Parameters: - ddf (DataFrame): The Dask DataFrame containing traffic jam data. - aggregation_geog (GeoDataFrame): The geographical areas for aggregation.
Returns: - GeoDataFrame: The result of the parallelized overlay operation.
- wazeasy.utils.remove_last_comma(name)#
- wazeasy.utils.remove_level5(ddf)#
Remove traffic jams with level 5 from the DataFrame as these jams are associated to road closures.
Parameters: - ddf (DataFrame): The Dask DataFrame containing traffic jam data.
Returns: - DataFrame: A DataFrame excluding level 5 jams.
- wazeasy.utils.tci_by_period_geography(ddf, period, geography, agg_column, dow=None, custom_dates=None)#
Calculate the Traffic Congestion Index (TCI) by period and geography.
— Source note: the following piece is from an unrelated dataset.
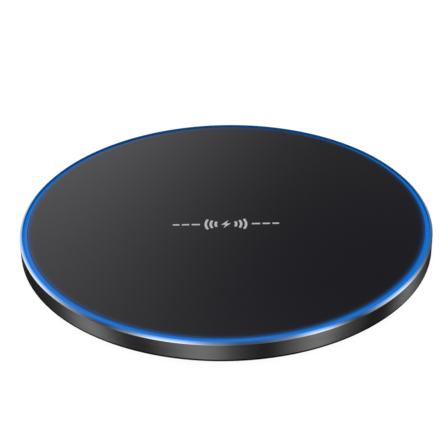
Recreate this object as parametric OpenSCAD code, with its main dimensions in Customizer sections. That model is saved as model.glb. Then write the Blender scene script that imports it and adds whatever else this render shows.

Parameters: - ddf (DataFrame): The Dask DataFrame containing traffic jam data. - period (list): The period over which to aggregate data. - geography (list): The geographical areas to consider. - agg_column (str): The column to aggregate. - dow (list, optional): Days of the week to consider (0 = Monday, 6 = Sunday). If provided, filtering by this parameter is applied first. - custom_dates (list, optional): Specific dates to consider. If provided, filtering by this parameter is applied after filtering by dow (if dow is provided).
Returns: - DataFrame: A DataFrame with the TCI calculated.
- wazeasy.utils.time_attributes(df)#
Calculate year, month, date, and hour for each jam record.
Parameters: - df (DataFrame): The DataFrame containing the data.
Returns: - None: Modifies the DataFrame in place.